Nous travaillons aussi beaucoup dans les serres de l’UCL où nous pouvons mener des expériences sur des papillons qui ont besoin de plantes spécifiques pour se développer. Il y a aussi un moulin de vol dans lequel on peut faire voler un papillon pour comparer la vitesse de vol entre populations et calculer le coût physiologique du vol en comparant les potentielles différences entre populations urbaines et naturelles. Notre laboratoire ressemble à un centre de fitness…Pour insectes !
Marie Dumas
Coup d'oeil sur la bio de Hans Van Dyck
Né en 1970, à Herentals, Hans Van Dyck a été recruté à l’UCL comme académique en 2004. Il est biologiste de formation (Baccalauréat à la KUL et License à l’UA). Au départ : une thèse de doctorat, de 1992 à 1997, à l’Université d’Anvers (UA) dans le domaine de l’écologie comportementale, menée sous la direction des professeurs André Dhondt (Cornell University) et Erik Matthysen (UA). Plus précisément, Hans Van Dyck a étudié les stratégies de reproduction, la thermorégulation et le lien avec la morphologie fonctionnelle chez les papillons.
Après un post-doctorat au département de biologie de l’UA, il obtient un mandat de chargé de recherche du Fonds Wetenschappelijk Onderzoek (FWO, équivalent FNRS flamand). Dans cette période postdoctorale, il a – entre autres – beaucoup travaillé avec l’Université de Stockholm. Le chercheur se spécialise alors dans l’étude du comportement animal et de la théorie des traits d’histoire de vie dans un contexte de conservation de la biodiversité et d’écologie du paysage. Il veut mieux comprendre les différences en termes de style de vie entre les espèces perdantes et gagnantes à l’ère des changements environnementaux rapides induits par l’homme.

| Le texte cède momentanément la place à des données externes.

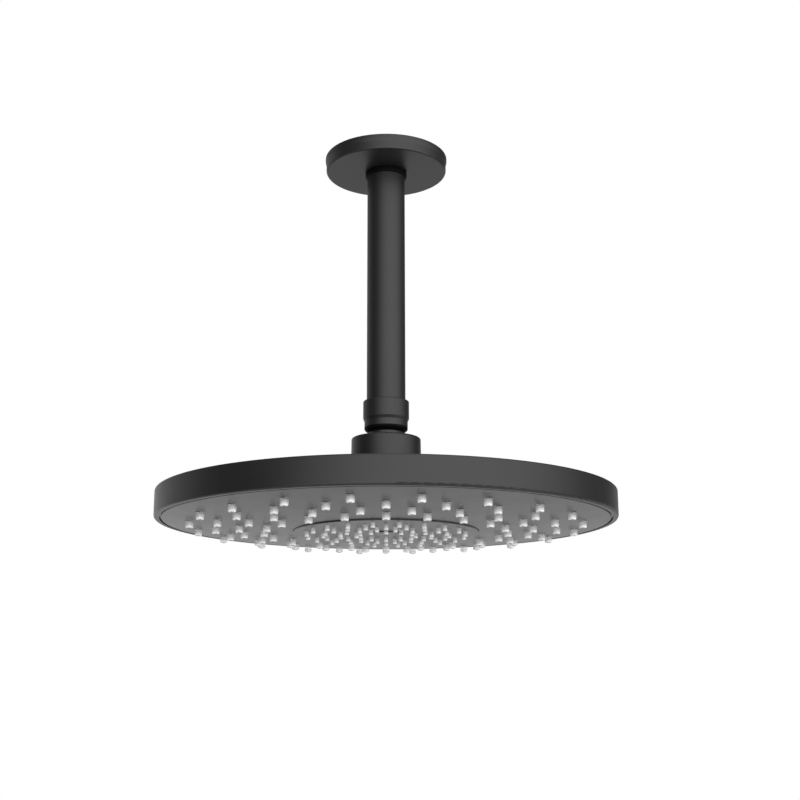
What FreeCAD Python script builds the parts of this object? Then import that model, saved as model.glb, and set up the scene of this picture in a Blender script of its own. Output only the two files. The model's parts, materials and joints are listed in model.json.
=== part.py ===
import FreeCAD, Part
import math
import os

# Ceiling-mounted rainfall shower: a straight drop arm with a ball-jointed round head.
# Millimetres, +Z up. The origin is on the arm's axis in the ceiling plane.
# Heights named *_height or *_level in the head are measured from the head's lower face plane.

# ---------------------------------------------------------------- overall
ceiling_to_face = 217.0
head_radius = 127.0
pipe_radius = 11.0
flange_radius = 35.3

# ---------------------------------------------------------------- clearances and tolerances
same_point = 1e-6
fit_gap = 0.05
loose_gap = 0.2
joint_gap = 0.2

# ---------------------------------------------------------------- ceiling flange
flange_height = 9.0
flange_wall = 1.8
flange_lip_step = 0.55
flange_lip_height = 2.4
flange_lip_slope = 1.6
flange_lip_round = 1.2
flange_edge_round = 1.0
flange_hub_wall = 1.8
flange_hub_height = 6.0
gasket_width = 4.0
gasket_height = 3.0
flange_ring_height = 3.2
flange_ring_section = 1.12
flange_ring_round = 0.9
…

En 2004, il crée donc sa propre équipe de recherche en écologie comportementale et conservation de la biodiversité. Hans Van Dyck et son laboratoire font désormais partis du département « Earth & Life Institute » (ELI) de l’UCL. En tant que prodesseur ordinaire depuis 2014, il enseigne, entre autres, l’écologie comportementale, l’écologie du paysage, l’entomologie, l’écologie et l’évolution appliquées.

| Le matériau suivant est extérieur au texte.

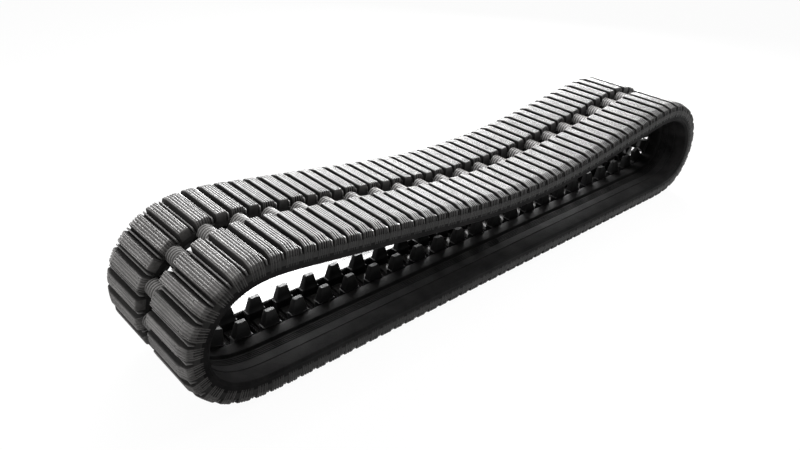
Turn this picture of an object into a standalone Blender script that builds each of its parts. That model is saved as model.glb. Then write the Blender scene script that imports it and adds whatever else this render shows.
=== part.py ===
"""Rubber crawler track, 400 mm wide, 86 mm pitch, 52 pitches, standing on its lower run.

Axes: +X along the track to the far bend, +Y across it, +Z up, floor at Z = 0.
The loop is laid out along the cord line, the surface that keeps its length when
the track bends. Every section is given by its distance outward from that line
and its distance across the track. All lengths are in metres.
"""
import math

import bmesh
import bpy
from mathutils import Matrix, Vector

# Driving sizes
PITCH = 0.086
PITCH_COUNT = 52
TRACK_WIDTH = 0.400
CORD_TO_LUG_TOP = 0.0376
CORD_TO_ROLLER_PATH = 0.0270
FIT_GAP = 0.0003

# Loop seen from the side: each bend and the sag are given by a span of cord line
LOW_NEAR_SPAN = 2.40 * PITCH
HIGH_NEAR_SPAN = 3.33 * PITCH
NEAR_SLOPE_RUN = 7.10 * PITCH
SAG_SPAN = 7.38 * PITCH
FAR_SLOPE_RUN = 4.96 * PITCH
HIGH_FAR_SPAN = 3.79 * PITCH
LOW_FAR_SPAN = 1.71 * PITCH
NEAR_SLOPE_ANGLE = math.radians(7.74)
FAR_SLOPE_ANGLE = math.radians(8.69)
EASE_SPAN = 1.5 * PITCH
CORE_PHASE = 0.282 * PITCH

# Steel-cord ply
PLY_THICKNESS = 0.0032
PLY_INNER_Y = 0.050
PLY_OUTER_Y = TRACK_WIDTH / 2 - 0.014
PLY_BEVEL = 0.003

# Tread band and its bars
BAND_INNER_Y = 0.0265
GROOVE_FLOOR = 0.0140
LONG_BAR_SHARE = 0.54
GROOVE_TOP_WIDTH = 0.0100
GROOVE_FLOOR_WIDTH = 0.0060
BAR_INNER_Y = 0.0285
BAR_SHOULDER_Y = TRACK_WIDTH / 2 - 0.028
BAR_OUTER_Y = TRACK_WIDTH / 2 - 0.0025
SHOULDER_DROP = 0.0080

# Roller-path band, with a raised strip beside the horns
PATH_INNER_Y = 0.0480
PATH_STEP_Y = 0.092
PATH_STEP_RISE = 0.0050
PATH_EDGE_INSET = 0.004

# Forged core
WING_THICKNESS = 0.0082
WING_WIDTH = 0.0400
WING_END_Y = 0.132
SADDLE_TOP = 0.0222
SADDLE_BASE_WIDTH = 0.0420
SADDLE_SIDES = 5
HORN_INNER_Y = 0.0240
HORN_LEDGE_INNER_Y = 0.0262
HORN_LEDGE_OUTER_Y = 0.0465
HORN_TOP_INNER_Y = 0.0280
HORN_TOP_OUTER_Y = 0.0430
HORN_BASE_LENGTH = 0.0500
HORN_LEDGE_LENGTH = 0.0400
HORN_TOP_LENGTH = 0.0260
HORN_LEDGE_RISE = 0.0230
HORN_RISE = 0.0480

# Sizes that follow from the others
CORE_HALF = LONG_BAR_SHARE * PITCH / 2
PLY_FACE = PLY_THICKNESS / 2
TREAD_FACE = PLY_FACE + FIT_GAP
PATH_FACE = -(PLY_FACE + FIT_GAP)
LOOP_LENGTH = PITCH * PITCH_COUNT
HALF_WIDTH = TRACK_WIDTH / 2

SAMPLES_PER_PITCH = 12
EASE_SAMPLES = 8
CLOSING_PASSES = 8
CLOSING_STEP = 1e-5

RUBBER_BLACK = (0.022, 0.021, 0.021, 1.0)
COATED_BLACK = (0.016, 0.016, 0.017, 1.0)
CORD_GREY = (0.16, 0.16, 0.17, 1.0)


def clear_scene():
    for item in list(bpy.data.objects):
        bpy.data.objects.remove(item, do_unlink=True)


def make_material(name, colour, roughness, metallic):
    material = bpy.data.materials.new(name)
    material.use_nodes = True
    shader = material.node_tree.nodes["Principled BSDF"]
    shader.inputs["Base Color"].default_value = colour
    shader.inputs["Roughness"].default_value = roughness
    shader.inputs["Metallic"].default_value = metallic
    material.diffuse_color = colour
    return material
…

Coup d'oeil sur la bio de Thomas Merckx
Né à Hal en 1978, Thomas Merckx réalise sa thèse de doctorat à l’Université d’Anvers entre 1999 et 2005. Sous la supervision du professeur Erik Matthysen et du docteur Hans Van Dyck, il étudie la mobilité d’un papillon de jour et ancre ses recherches au sein des domaines de l’écologie évolutive et de la fragmentation des habitats. Il effectue ensuite deux post-doctorats dans la « Wildlife Conservation Research Unit » de l’Université d’Oxford (2005-2011), durant lesquels, sous la direction du Prof. David W. Macdonald, il s’intéresse à la protection des papillons de nuit. Il y souligne l'importance de l'échelle du paysage pour y parvenir. Ensuite, il étudie la réponse en termes de diversité en papillons de nuit face à un abandon des terres agricoles, et ce dans un contexte de « rewilding » à plusieurs échelles spatiales. Cette étude est réalisée à l’Université de Lisbonne entre 2011 et 2013, sous la supervision du professeur Henrique M. Pereira.

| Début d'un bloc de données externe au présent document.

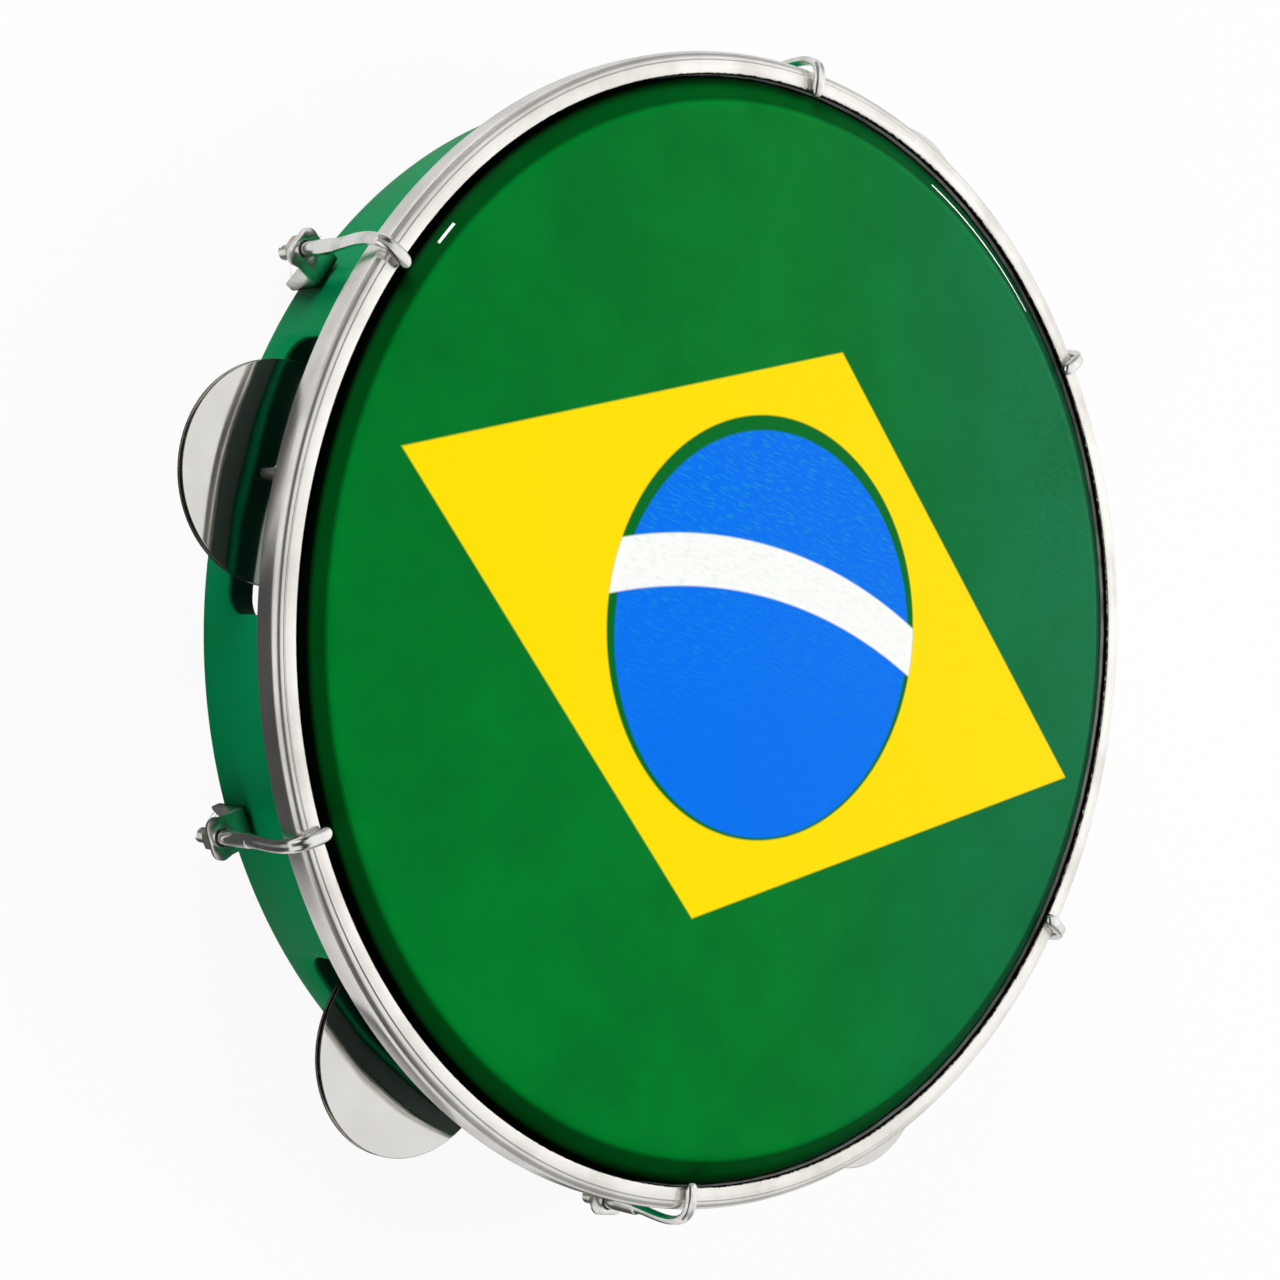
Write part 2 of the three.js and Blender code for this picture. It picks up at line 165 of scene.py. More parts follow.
RIVET_HEIGHT = 5.3
RIVET_HEAD = 2.6
RIVET_SHANK = 1.4
RIVET_DOME = 1.1
RIVET_EDGE = 0.15
RIVET_CLEARANCE = 0.1
RIVET_GAP = 0.1  # under each head
RIVET_CUTTER = 12
DOME_CORNERS = ((0.85, 0.5), (0.5, 0.86))  # as shares of the head's radius and the dome's height


# Helpers for shapes


def arc(x, z, radius, start, end, steps=6):
    """Points of an arc round (x, z), between two angles in degrees."""
    angles = [math.radians(start + (end - start) * step / steps) for step in range(steps + 1)]
    return [(x + radius * math.cos(angle), z + radius * math.sin(angle)) for angle in angles]


def put_in_order(shape):
    """Sorts a shape's edges and faces by their corners. Spinning and extruding leave them in any order."""
    shape.verts.index_update()
    count = len(shape.verts)

    def rank(item):
        first, second, *others = sorted(corner.index for corner in item.verts)
        return (first * count + second) * count + (others[0] if others else 0)

    shape.edges.sort(key=rank)
    shape.faces.sort(key=rank)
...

C’est en 2013 que Thomas Merckx rejoint l’équipe du professeur Hans Van Dyck (Écologie Comportementale et Conservation), à l’UCL. Jusque fin 2017, il est financé par le projet fédéral « SPEEDY », et se concentre sur les effets de l’urbanisation sur les communautés de lépidoptères et d’orthoptères. Dès début 2018, il intègre l’équipe du projet ARC, développé par les professeurs Hans Van Dyck, Michel Crucifix, Caroline Nieberding, et Sophie Vanwambeke, s’intéressant à l’apprentissage en tant que moteur essentiel pour l’adaptation des papillons de jour aux changements environnementaux rapides induits par l’Homme.